● EXERCISE PROMPT
The exercise asks for every line of the data to be reproduced exactly.

┄┄┄┄┄┄┄┄┄┄

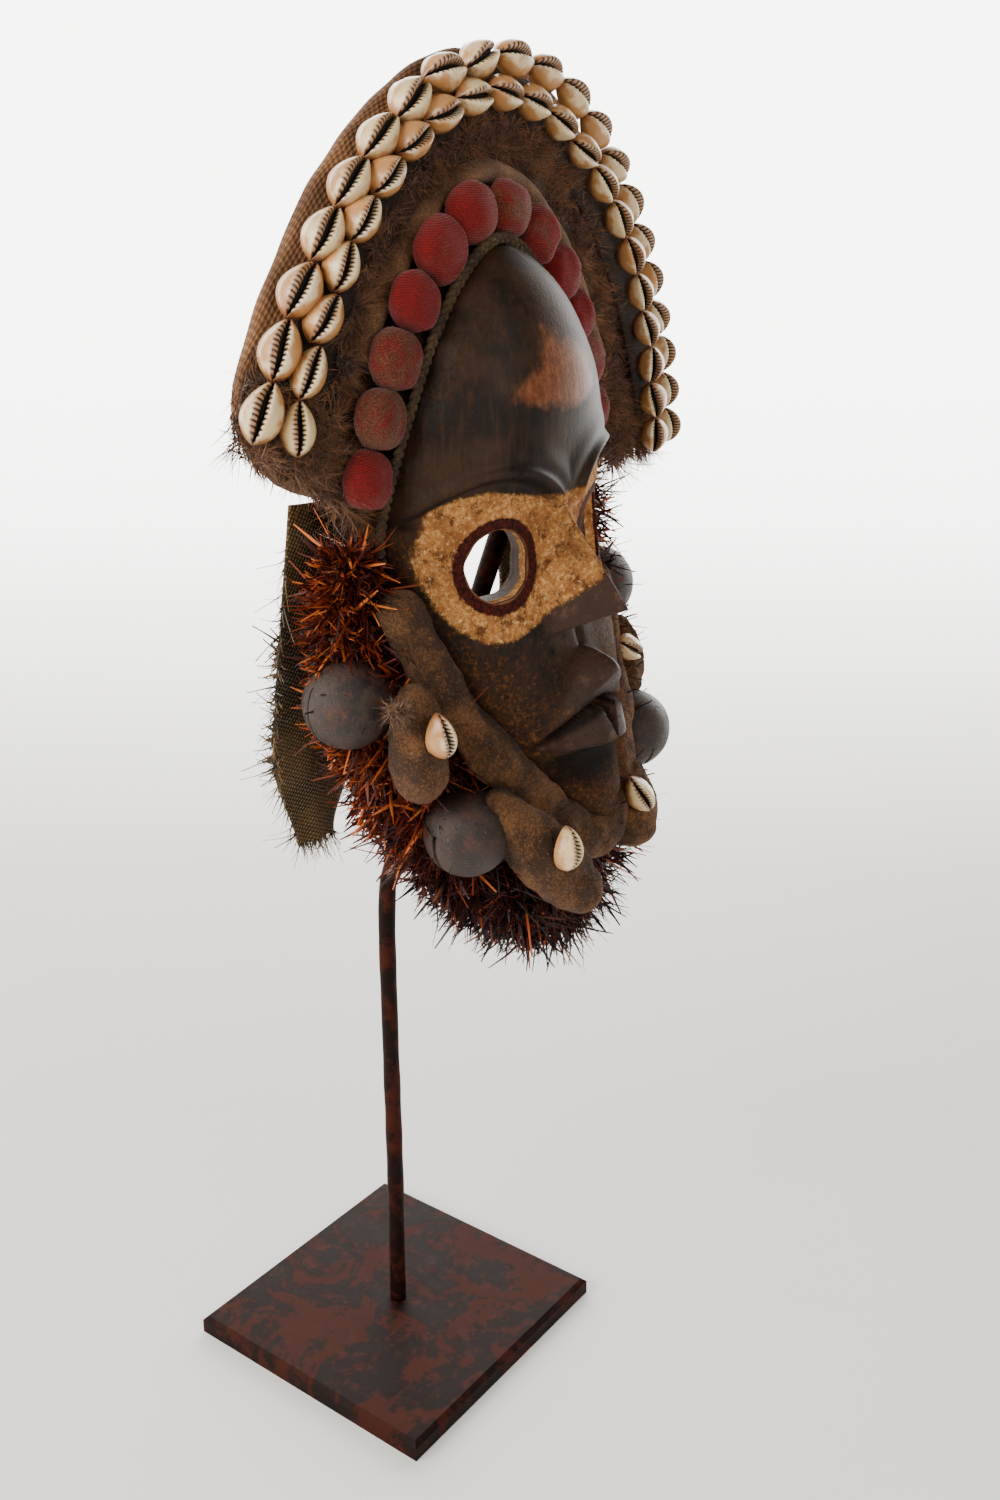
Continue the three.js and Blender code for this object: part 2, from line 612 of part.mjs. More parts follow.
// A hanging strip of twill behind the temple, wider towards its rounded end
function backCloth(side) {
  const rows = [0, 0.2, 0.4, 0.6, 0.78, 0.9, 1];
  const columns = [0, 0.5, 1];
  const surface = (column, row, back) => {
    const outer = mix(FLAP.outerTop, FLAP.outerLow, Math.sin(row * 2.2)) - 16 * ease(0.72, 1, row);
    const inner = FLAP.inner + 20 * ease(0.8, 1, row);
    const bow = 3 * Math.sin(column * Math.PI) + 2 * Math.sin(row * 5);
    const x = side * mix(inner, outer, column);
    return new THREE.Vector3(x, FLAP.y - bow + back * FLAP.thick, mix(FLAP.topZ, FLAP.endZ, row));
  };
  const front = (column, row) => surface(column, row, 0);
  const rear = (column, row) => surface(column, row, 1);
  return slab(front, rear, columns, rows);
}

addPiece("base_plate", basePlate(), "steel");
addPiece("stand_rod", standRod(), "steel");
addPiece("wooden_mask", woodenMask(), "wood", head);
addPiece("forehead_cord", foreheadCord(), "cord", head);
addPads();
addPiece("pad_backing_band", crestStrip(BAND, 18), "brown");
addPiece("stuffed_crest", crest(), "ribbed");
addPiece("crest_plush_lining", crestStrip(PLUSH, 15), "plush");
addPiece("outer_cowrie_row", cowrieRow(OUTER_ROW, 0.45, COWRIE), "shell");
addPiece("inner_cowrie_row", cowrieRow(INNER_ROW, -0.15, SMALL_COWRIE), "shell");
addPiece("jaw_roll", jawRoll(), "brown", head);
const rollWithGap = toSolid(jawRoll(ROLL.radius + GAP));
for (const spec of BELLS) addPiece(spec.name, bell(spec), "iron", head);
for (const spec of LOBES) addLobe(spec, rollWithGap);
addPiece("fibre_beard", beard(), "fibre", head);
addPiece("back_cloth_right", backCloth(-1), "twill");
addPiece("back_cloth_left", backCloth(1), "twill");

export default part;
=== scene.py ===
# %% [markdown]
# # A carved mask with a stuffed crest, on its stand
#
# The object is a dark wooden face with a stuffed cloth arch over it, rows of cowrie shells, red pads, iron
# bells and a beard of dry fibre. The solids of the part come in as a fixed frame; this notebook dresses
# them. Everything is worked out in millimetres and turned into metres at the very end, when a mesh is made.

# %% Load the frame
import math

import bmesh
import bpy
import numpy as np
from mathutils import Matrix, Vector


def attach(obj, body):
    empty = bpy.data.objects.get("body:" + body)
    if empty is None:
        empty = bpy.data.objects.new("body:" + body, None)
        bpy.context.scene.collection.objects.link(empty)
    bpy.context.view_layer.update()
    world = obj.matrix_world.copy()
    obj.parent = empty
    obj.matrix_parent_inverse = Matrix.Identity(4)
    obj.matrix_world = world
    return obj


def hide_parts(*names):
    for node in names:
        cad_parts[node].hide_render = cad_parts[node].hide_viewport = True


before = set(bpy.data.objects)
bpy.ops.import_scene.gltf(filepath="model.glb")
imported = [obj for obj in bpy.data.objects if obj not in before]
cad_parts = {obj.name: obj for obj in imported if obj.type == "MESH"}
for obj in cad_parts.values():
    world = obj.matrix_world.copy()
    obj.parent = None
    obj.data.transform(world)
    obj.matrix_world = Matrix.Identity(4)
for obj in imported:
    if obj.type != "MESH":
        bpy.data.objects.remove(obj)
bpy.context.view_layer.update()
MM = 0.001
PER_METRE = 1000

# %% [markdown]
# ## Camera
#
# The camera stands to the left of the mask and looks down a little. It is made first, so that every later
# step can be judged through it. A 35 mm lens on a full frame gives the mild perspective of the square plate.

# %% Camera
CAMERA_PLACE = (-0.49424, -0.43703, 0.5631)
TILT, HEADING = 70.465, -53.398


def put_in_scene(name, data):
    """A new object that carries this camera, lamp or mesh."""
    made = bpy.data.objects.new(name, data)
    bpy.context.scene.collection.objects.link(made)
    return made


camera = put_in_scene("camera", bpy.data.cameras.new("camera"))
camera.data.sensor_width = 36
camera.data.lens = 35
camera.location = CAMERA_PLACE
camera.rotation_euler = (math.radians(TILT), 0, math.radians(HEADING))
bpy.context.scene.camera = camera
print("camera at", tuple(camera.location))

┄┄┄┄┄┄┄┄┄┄

● SOLVED PROBLEM
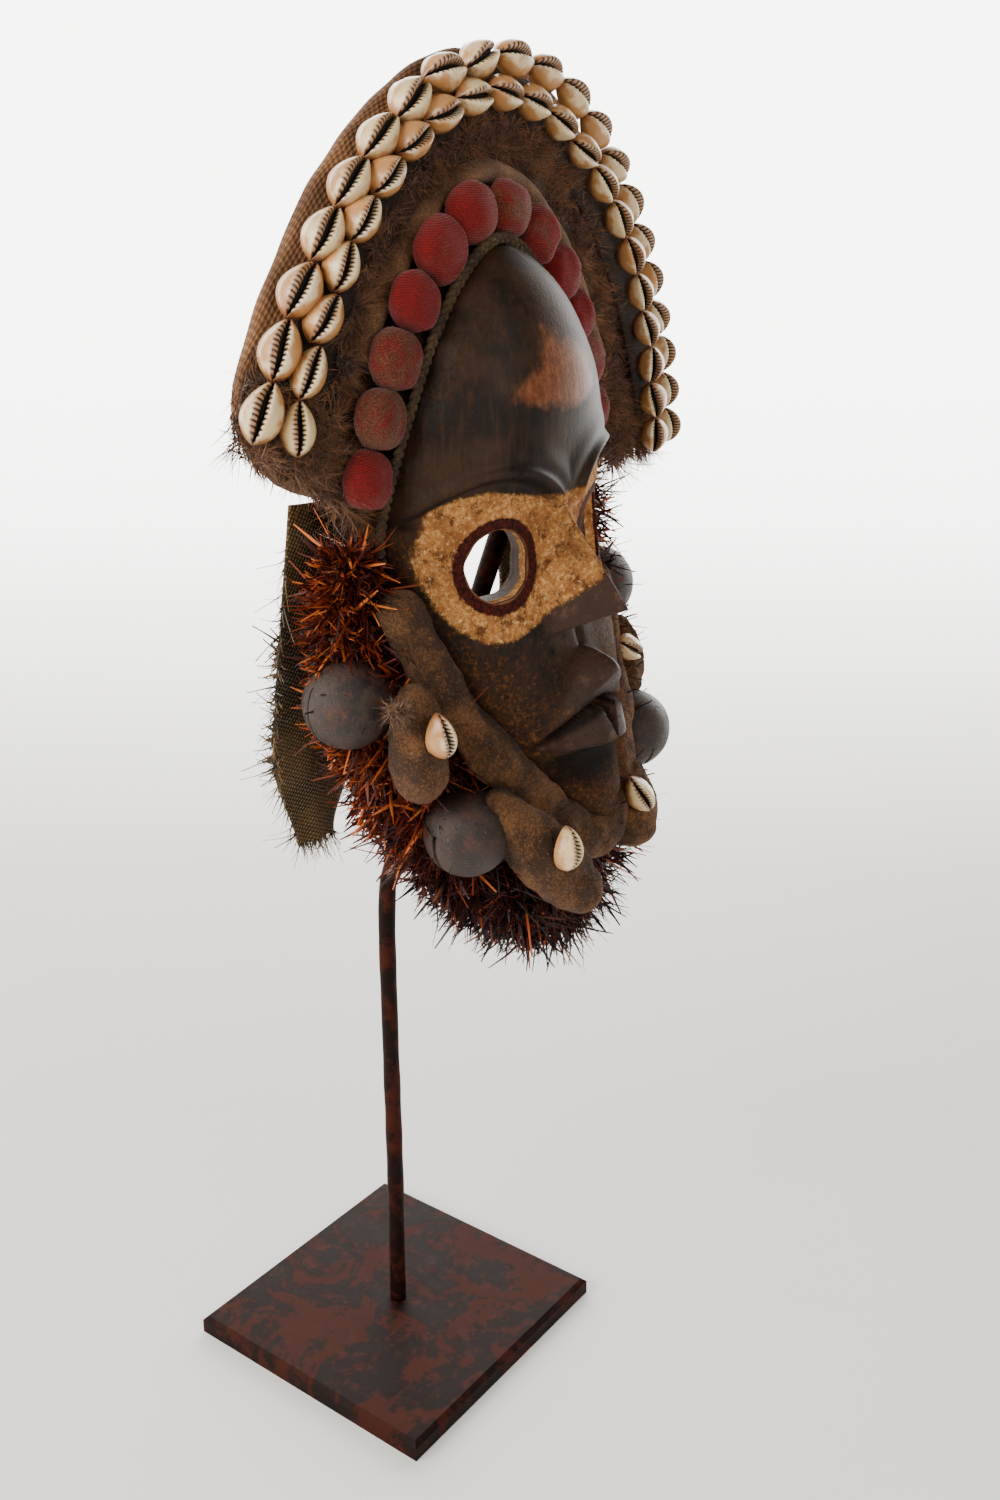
Continue the three.js and Blender code for this object: part 2, from line 612 of part.mjs. More parts follow.
// A hanging strip of twill behind the temple, wider towards its rounded end
function backCloth(side) {
  const rows = [0, 0.2, 0.4, 0.6, 0.78, 0.9, 1];
  const columns = [0, 0.5, 1];
  const surface = (column, row, back) => {
    const outer = mix(FLAP.outerTop, FLAP.outerLow, Math.sin(row * 2.2)) - 16 * ease(0.72, 1, row);
    const inner = FLAP.inner + 20 * ease(0.8, 1, row);
    const bow = 3 * Math.sin(column * Math.PI) + 2 * Math.sin(row * 5);
    const x = side * mix(inner, outer, column);
    return new THREE.Vector3(x, FLAP.y - bow + back * FLAP.thick, mix(FLAP.topZ, FLAP.endZ, row));
  };
  const front = (column, row) => surface(column, row, 0);
  const rear = (column, row) => surface(column, row, 1);
  return slab(front, rear, columns, rows);
}

addPiece("base_plate", basePlate(), "steel");
addPiece("stand_rod", standRod(), "steel");
addPiece("wooden_mask", woodenMask(), "wood", head);
addPiece("forehead_cord", foreheadCord(), "cord", head);
addPads();
addPiece("pad_backing_band", crestStrip(BAND, 18), "brown");
addPiece("stuffed_crest", crest(), "ribbed");
addPiece("crest_plush_lining", crestStrip(PLUSH, 15), "plush");
addPiece("outer_cowrie_row", cowrieRow(OUTER_ROW, 0.45, COWRIE), "shell");
addPiece("inner_cowrie_row", cowrieRow(INNER_ROW, -0.15, SMALL_COWRIE), "shell");
addPiece("jaw_roll", jawRoll(), "brown", head);
const rollWithGap = toSolid(jawRoll(ROLL.radius + GAP));
for (const spec of BELLS) addPiece(spec.name, bell(spec), "iron", head);
for (const spec of LOBES) addLobe(spec, rollWithGap);
addPiece("fibre_beard", beard(), "fibre", head);
addPiece("back_cloth_right", backCloth(-1), "twill");
addPiece("back_cloth_left", backCloth(1), "twill");

export default part;
=== scene.py ===
# %% [markdown]
# # A carved mask with a stuffed crest, on its stand
#
# The object is a dark wooden face with a stuffed cloth arch over it, rows of cowrie shells, red pads, iron
# bells and a beard of dry fibre. The solids of the part come in as a fixed frame; this notebook dresses
# them. Everything is worked out in millimetres and turned into metres at the very end, when a mesh is made.

# %% Load the frame
import math

import bmesh
import bpy
import numpy as np
from mathutils import Matrix, Vector


def attach(obj, body):
    empty = bpy.data.objects.get("body:" + body)
    if empty is None:
        empty = bpy.data.objects.new("body:" + body, None)
        bpy.context.scene.collection.objects.link(empty)
    bpy.context.view_layer.update()
    world = obj.matrix_world.copy()
    obj.parent = empty
    obj.matrix_parent_inverse = Matrix.Identity(4)
    obj.matrix_world = world
    return obj


def hide_parts(*names):
    for node in names:
        cad_parts[node].hide_render = cad_parts[node].hide_viewport = True


before = set(bpy.data.objects)
bpy.ops.import_scene.gltf(filepath="model.glb")
imported = [obj for obj in bpy.data.objects if obj not in before]
cad_parts = {obj.name: obj for obj in imported if obj.type == "MESH"}
for obj in cad_parts.values():
    world = obj.matrix_world.copy()
    obj.parent = None
    obj.data.transform(world)
    obj.matrix_world = Matrix.Identity(4)
for obj in imported:
    if obj.type != "MESH":
        bpy.data.objects.remove(obj)
bpy.context.view_layer.update()
MM = 0.001
PER_METRE = 1000

# %% [markdown]
# ## Camera
#
# The camera stands to the left of the mask and looks down a little. It is made first, so that every later
# step can be judged through it. A 35 mm lens on a full frame gives the mild perspective of the square plate.

# %% Camera
CAMERA_PLACE = (-0.49424, -0.43703, 0.5631)
TILT, HEADING = 70.465, -53.398


def put_in_scene(name, data):
    """A new object that carries this camera, lamp or mesh."""
    made = bpy.data.objects.new(name, data)
    bpy.context.scene.collection.objects.link(made)
    return made


camera = put_in_scene("camera", bpy.data.cameras.new("camera"))
camera.data.sensor_width = 36
camera.data.lens = 35
camera.location = CAMERA_PLACE
camera.rotation_euler = (math.radians(TILT), 0, math.radians(HEADING))
bpy.context.scene.camera = camera
print("camera at", tuple(camera.location))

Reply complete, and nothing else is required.